- _WHAT YOU NEED TO DO_
Write out each line beneath this one exactly as it reads.
— START DATA EXCERPT —
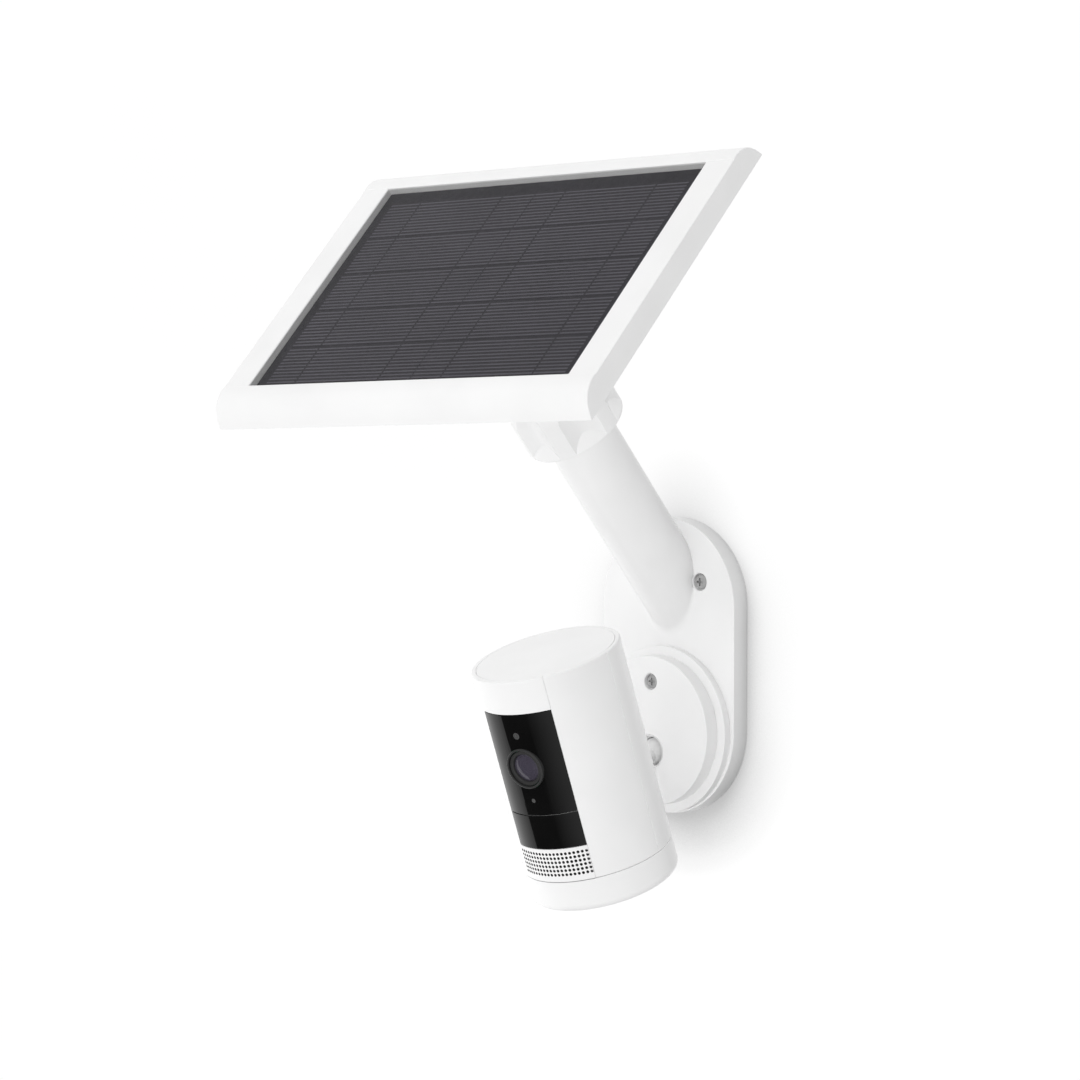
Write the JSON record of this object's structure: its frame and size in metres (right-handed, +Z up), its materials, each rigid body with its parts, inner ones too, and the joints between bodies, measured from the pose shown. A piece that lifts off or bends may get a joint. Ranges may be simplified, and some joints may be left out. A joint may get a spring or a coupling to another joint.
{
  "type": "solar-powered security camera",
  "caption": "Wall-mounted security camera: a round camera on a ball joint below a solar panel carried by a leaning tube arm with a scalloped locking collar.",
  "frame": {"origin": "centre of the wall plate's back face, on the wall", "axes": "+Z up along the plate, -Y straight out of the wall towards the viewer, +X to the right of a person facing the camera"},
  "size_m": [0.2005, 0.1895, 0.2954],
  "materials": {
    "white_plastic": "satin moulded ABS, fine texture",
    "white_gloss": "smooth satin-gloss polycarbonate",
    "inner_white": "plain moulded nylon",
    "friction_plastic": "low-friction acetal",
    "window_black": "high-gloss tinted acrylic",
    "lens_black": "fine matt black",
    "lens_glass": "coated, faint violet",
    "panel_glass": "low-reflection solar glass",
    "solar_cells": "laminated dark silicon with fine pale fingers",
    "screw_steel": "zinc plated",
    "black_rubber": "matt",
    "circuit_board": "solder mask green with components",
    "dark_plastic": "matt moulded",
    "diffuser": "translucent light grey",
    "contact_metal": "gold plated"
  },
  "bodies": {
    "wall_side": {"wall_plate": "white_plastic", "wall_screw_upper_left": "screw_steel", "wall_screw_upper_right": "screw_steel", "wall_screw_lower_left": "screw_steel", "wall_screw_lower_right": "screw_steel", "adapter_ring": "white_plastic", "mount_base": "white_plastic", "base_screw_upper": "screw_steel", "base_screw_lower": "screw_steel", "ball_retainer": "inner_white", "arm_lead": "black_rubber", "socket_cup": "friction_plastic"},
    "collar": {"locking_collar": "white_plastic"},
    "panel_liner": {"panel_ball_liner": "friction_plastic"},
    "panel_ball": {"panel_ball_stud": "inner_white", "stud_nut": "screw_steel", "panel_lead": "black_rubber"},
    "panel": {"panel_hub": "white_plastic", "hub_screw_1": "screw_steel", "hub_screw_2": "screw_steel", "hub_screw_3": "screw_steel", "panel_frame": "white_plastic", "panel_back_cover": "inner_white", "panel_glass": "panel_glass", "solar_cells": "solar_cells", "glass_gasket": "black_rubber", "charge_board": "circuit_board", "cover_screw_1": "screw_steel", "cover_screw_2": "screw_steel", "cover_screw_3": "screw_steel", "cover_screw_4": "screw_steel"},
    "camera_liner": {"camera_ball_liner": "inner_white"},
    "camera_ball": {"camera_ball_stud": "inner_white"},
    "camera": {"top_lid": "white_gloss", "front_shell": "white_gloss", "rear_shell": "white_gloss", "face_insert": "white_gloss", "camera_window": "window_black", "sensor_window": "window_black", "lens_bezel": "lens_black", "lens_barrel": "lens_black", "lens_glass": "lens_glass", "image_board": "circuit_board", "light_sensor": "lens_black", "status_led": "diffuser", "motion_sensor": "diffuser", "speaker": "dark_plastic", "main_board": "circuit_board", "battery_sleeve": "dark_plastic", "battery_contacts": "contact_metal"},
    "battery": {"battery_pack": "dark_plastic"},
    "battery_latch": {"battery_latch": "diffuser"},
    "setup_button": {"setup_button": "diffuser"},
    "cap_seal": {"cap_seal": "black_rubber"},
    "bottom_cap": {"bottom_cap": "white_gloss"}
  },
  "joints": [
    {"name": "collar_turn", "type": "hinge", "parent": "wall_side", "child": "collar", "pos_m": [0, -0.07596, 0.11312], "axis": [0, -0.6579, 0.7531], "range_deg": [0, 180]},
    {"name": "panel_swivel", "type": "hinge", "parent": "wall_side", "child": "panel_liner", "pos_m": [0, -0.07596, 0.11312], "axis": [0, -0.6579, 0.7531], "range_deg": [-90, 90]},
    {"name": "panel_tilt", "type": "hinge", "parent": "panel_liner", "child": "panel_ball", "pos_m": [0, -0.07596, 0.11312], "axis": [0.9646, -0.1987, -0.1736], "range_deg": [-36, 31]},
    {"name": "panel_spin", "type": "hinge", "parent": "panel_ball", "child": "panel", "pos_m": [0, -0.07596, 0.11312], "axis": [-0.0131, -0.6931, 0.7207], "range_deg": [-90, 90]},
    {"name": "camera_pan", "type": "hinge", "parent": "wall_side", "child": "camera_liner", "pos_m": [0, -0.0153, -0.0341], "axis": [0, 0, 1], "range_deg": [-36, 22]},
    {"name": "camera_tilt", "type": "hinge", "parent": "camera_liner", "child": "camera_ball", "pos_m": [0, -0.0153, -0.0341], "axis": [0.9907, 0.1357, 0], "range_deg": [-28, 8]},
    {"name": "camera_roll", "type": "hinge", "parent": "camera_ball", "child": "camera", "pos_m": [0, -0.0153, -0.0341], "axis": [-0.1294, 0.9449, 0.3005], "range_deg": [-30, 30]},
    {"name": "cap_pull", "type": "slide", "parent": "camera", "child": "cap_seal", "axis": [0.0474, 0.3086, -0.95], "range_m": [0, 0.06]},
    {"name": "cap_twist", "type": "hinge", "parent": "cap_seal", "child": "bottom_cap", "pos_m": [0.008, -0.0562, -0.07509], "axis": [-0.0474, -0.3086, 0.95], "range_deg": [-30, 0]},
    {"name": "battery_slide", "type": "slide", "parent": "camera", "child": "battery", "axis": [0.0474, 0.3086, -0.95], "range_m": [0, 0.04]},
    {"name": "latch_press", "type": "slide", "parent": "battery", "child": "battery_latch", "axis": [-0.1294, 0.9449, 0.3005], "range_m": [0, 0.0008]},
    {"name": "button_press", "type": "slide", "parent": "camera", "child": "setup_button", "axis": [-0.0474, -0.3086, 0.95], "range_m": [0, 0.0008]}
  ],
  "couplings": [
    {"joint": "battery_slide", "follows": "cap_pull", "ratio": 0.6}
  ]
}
— END DATA EXCERPT —
- _RESPONSE TO THIS TASK_
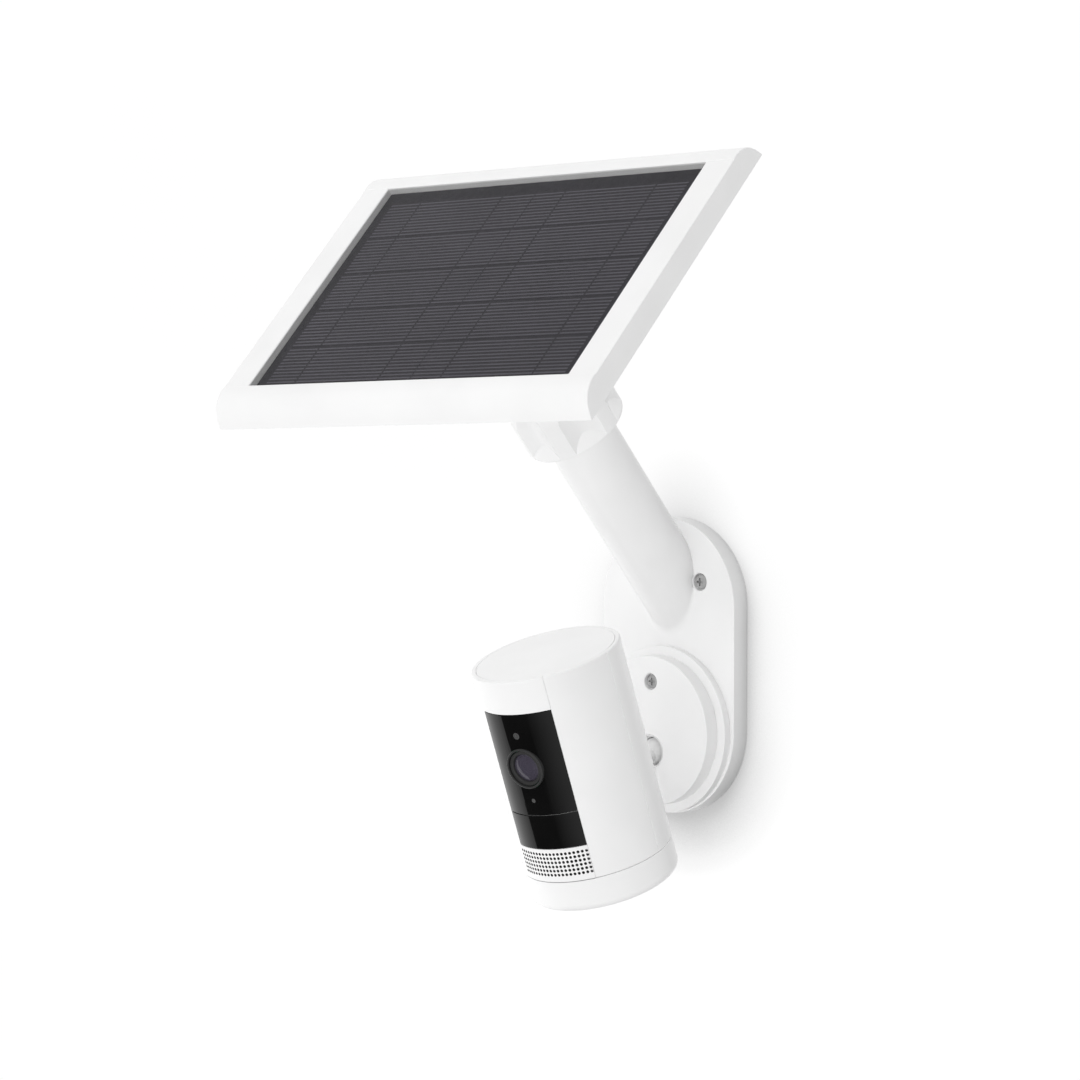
Write the JSON record of this object's structure: its frame and size in metres (right-handed, +Z up), its materials, each rigid body with its parts, inner ones too, and the joints between bodies, measured from the pose shown. A piece that lifts off or bends may get a joint. Ranges may be simplified, and some joints may be left out. A joint may get a spring or a coupling to another joint.
{
  "type": "solar-powered security camera",
  "caption": "Wall-mounted security camera: a round camera on a ball joint below a solar panel carried by a leaning tube arm with a scalloped locking collar.",
  "frame": {"origin": "centre of the wall plate's back face, on the wall", "axes": "+Z up along the plate, -Y straight out of the wall towards the viewer, +X to the right of a person facing the camera"},
  "size_m": [0.2005, 0.1895, 0.2954],
  "materials": {
    "white_plastic": "satin moulded ABS, fine texture",
    "white_gloss": "smooth satin-gloss polycarbonate",
    "inner_white": "plain moulded nylon",
    "friction_plastic": "low-friction acetal",
    "window_black": "high-gloss tinted acrylic",
    "lens_black": "fine matt black",
    "lens_glass": "coated, faint violet",
    "panel_glass": "low-reflection solar glass",
    "solar_cells": "laminated dark silicon with fine pale fingers",
    "screw_steel": "zinc plated",
    "black_rubber": "matt",
    "circuit_board": "solder mask green with components",
    "dark_plastic": "matt moulded",
    "diffuser": "translucent light grey",
    "contact_metal": "gold plated"
  },
  "bodies": {
    "wall_side": {"wall_plate": "white_plastic", "wall_screw_upper_left": "screw_steel", "wall_screw_upper_right": "screw_steel", "wall_screw_lower_left": "screw_steel", "wall_screw_lower_right": "screw_steel", "adapter_ring": "white_plastic", "mount_base": "white_plastic", "base_screw_upper": "screw_steel", "base_screw_lower": "screw_steel", "ball_retainer": "inner_white", "arm_lead": "black_rubber", "socket_cup": "friction_plastic"},
    "collar": {"locking_collar": "white_plastic"},
    "panel_liner": {"panel_ball_liner": "friction_plastic"},
    "panel_ball": {"panel_ball_stud": "inner_white", "stud_nut": "screw_steel", "panel_lead": "black_rubber"},
    "panel": {"panel_hub": "white_plastic", "hub_screw_1": "screw_steel", "hub_screw_2": "screw_steel", "hub_screw_3": "screw_steel", "panel_frame": "white_plastic", "panel_back_cover": "inner_white", "panel_glass": "panel_glass", "solar_cells": "solar_cells", "glass_gasket": "black_rubber", "charge_board": "circuit_board", "cover_screw_1": "screw_steel", "cover_screw_2": "screw_steel", "cover_screw_3": "screw_steel", "cover_screw_4": "screw_steel"},
    "camera_liner": {"camera_ball_liner": "inner_white"},
    "camera_ball": {"camera_ball_stud": "inner_white"},
    "camera": {"top_lid": "white_gloss", "front_shell": "white_gloss", "rear_shell": "white_gloss", "face_insert": "white_gloss", "camera_window": "window_black", "sensor_window": "window_black", "lens_bezel": "lens_black", "lens_barrel": "lens_black", "lens_glass": "lens_glass", "image_board": "circuit_board", "light_sensor": "lens_black", "status_led": "diffuser", "motion_sensor": "diffuser", "speaker": "dark_plastic", "main_board": "circuit_board", "battery_sleeve": "dark_plastic", "battery_contacts": "contact_metal"},
    "battery": {"battery_pack": "dark_plastic"},
    "battery_latch": {"battery_latch": "diffuser"},
    "setup_button": {"setup_button": "diffuser"},
    "cap_seal": {"cap_seal": "black_rubber"},
    "bottom_cap": {"bottom_cap": "white_gloss"}
  },
  "joints": [
    {"name": "collar_turn", "type": "hinge", "parent": "wall_side", "child": "collar", "pos_m": [0, -0.07596, 0.11312], "axis": [0, -0.6579, 0.7531], "range_deg": [0, 180]},
    {"name": "panel_swivel", "type": "hinge", "parent": "wall_side", "child": "panel_liner", "pos_m": [0, -0.07596, 0.11312], "axis": [0, -0.6579, 0.7531], "range_deg": [-90, 90]},
    {"name": "panel_tilt", "type": "hinge", "parent": "panel_liner", "child": "panel_ball", "pos_m": [0, -0.07596, 0.11312], "axis": [0.9646, -0.1987, -0.1736], "range_deg": [-36, 31]},
    {"name": "panel_spin", "type": "hinge", "parent": "panel_ball", "child": "panel", "pos_m": [0, -0.07596, 0.11312], "axis": [-0.0131, -0.6931, 0.7207], "range_deg": [-90, 90]},
    {"name": "camera_pan", "type": "hinge", "parent": "wall_side", "child": "camera_liner", "pos_m": [0, -0.0153, -0.0341], "axis": [0, 0, 1], "range_deg": [-36, 22]},
    {"name": "camera_tilt", "type": "hinge", "parent": "camera_liner", "child": "camera_ball", "pos_m": [0, -0.0153, -0.0341], "axis": [0.9907, 0.1357, 0], "range_deg": [-28, 8]},
    {"name": "camera_roll", "type": "hinge", "parent": "camera_ball", "child": "camera", "pos_m": [0, -0.0153, -0.0341], "axis": [-0.1294, 0.9449, 0.3005], "range_deg": [-30, 30]},
    {"name": "cap_pull", "type": "slide", "parent": "camera", "child": "cap_seal", "axis": [0.0474, 0.3086, -0.95], "range_m": [0, 0.06]},
    {"name": "cap_twist", "type": "hinge", "parent": "cap_seal", "child": "bottom_cap", "pos_m": [0.008, -0.0562, -0.07509], "axis": [-0.0474, -0.3086, 0.95], "range_deg": [-30, 0]},
    {"name": "battery_slide", "type": "slide", "parent": "camera", "child": "battery", "axis": [0.0474, 0.3086, -0.95], "range_m": [0, 0.04]},
    {"name": "latch_press", "type": "slide", "parent": "battery", "child": "battery_latch", "axis": [-0.1294, 0.9449, 0.3005], "range_m": [0, 0.0008]},
    {"name": "button_press", "type": "slide", "parent": "camera", "child": "setup_button", "axis": [-0.0474, -0.3086, 0.95], "range_m": [0, 0.0008]}
  ],
  "couplings": [
    {"joint": "battery_slide", "follows": "cap_pull", "ratio": 0.6}
  ]
}